Aufgrund weitreichender Kriegsmüdigkeit gelang es nicht, mehr als 200 000 Mann auf freiwilliger Basis zu rekrutieren. Der Rat der Volksbeauftragen verfügte daher zuerst eine 96stündige militärische Ausbildung aller werktätigen Männer zwischen 18 und 40 Jahren und führte Ende Mai 1918 die Militärdienstpflicht wieder ein. Um die politische Zuverlässigkeit der Truppe zu gewährleisten, bildeten Mitglieder der bolschewistischen Partei den Kern der Truppe, um den zunächst neu ausgehobene Industriearbeiter gruppiert wurden. Erst dann ging Trotzki an die Einberufung der Bauernschaft, die später 85 Prozent der Truppe stellte.

Gegen heftigen Protest der linken Kommunisten und vieler Soldaten, die eine Rückkehr ihrer einstigen Schinder befürchteten, sprach sich Trotzki für die Aufnahme ehemaliger zaristischer Offiziere als Militärspezialisten in die Rote Armee aus, solange nicht genügend neue Kräfte aus der Arbeiterschaft für Führungspositionen ausgebildet sind. Rund 8000 Offiziere waren bereit, ihr Wissen zur Verfügung zu stellen.

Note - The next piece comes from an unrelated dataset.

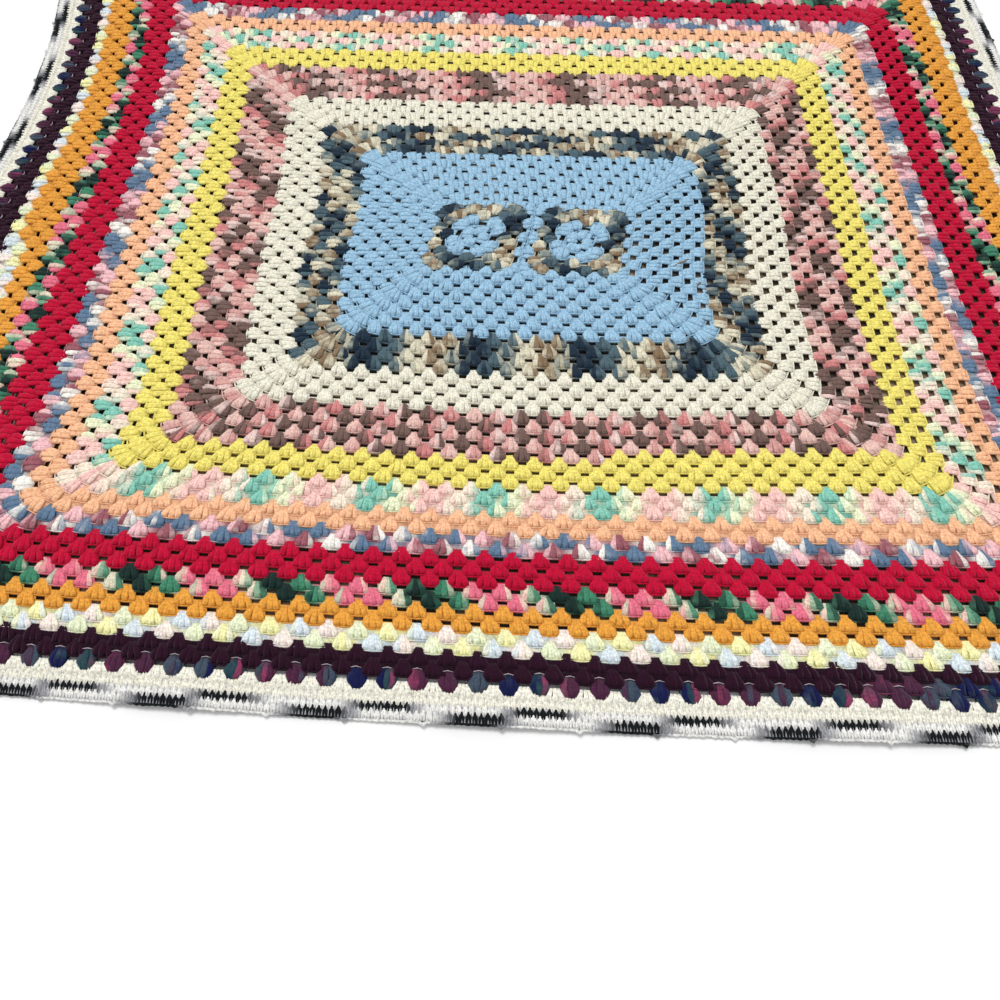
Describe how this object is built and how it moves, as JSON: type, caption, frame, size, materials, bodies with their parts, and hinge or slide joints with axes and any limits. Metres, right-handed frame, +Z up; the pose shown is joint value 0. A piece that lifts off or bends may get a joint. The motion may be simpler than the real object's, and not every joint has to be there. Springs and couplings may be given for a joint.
{
  "type": "crochet afghan",
  "caption": "Granny-stitch crochet afghan lying flat, slightly out of square, with a sewn pair of centre squares, concentric striped rounds and a dense edging.",
  "frame": {"origin": "middle of the underside of the whole afghan's box", "axes": "+X along the long side, +Y across the short side away from the viewer, +Z up out of the face"},
  "size_m": [1.4332, 1.2296, 0.0122],
  "materials": {
    "squares": "matt worsted yarn, blue with one variegated round",
    "rounds": "matt worsted yarn in many plain and variegated rounds",
    "edging": "matt worsted yarn, white then black, grey and white"
  },
  "bodies": {
    "root": {"square_left": "squares", "square_right": "squares", "granny_rounds": "rounds", "edging": "edging"}
  },
  "joints": []
}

Der später unter Stalin hingerichtete ehemalige Gardeoffizier M.N. Tuchatschewski gehörte ebenso zu diesen Offizieren wie der Schöpfer der Roten Reiterei S. M. Budjonny und der legendäre W. I. Tschapajew.

Knapp 50 000 weitere ehemalige Offiziere wurden in den nächsten zwei Jahren zum Dienst an der Front zwangsverpflichtet. Um die Kooperation dieser Männer zu erzwingen, wurden Familienangehörige als Geiseln genommen. Wirkungsvoller war das Kommissarsystem. So gehörten den dreiköpfigen Militärräten, die das Kommando über die einzelnen Truppenteile führten, neben dem Militärspezialisten zwei Bolschewiki als Kriegskommissare an. Sie übernahmen als Vertreter der Sowjetregierung in der Armee die politische Verantwortung für die militärischen Entscheidungen der Spezialisten und waren für die kommunistische Erziehung der Truppe zuständig.

Ende 1918 hatte die Rote Armee einen Mannschaftsbestand von 1,7 Millionen Soldaten, der bis zum Ende des Bürgerkrieges auf über fünf Millionen anwuchs. »Die Rote Armee wurde im Feuer aufgebaut, folglich nicht nach einem vorgezeichneten Plan und mitunter infolge ziemlich ungeordneter Improvisationen«, gestand Trotzki, der an Bord seines legendären Panzerzuges Frontlinien von insgesamt 5 000 Meilen zu befehligen hatte. Drei Jahre nach der Oktoberrevolution konnte er im November 1920 den Sieg der Roten Armee an allen Kriegsfronten melden.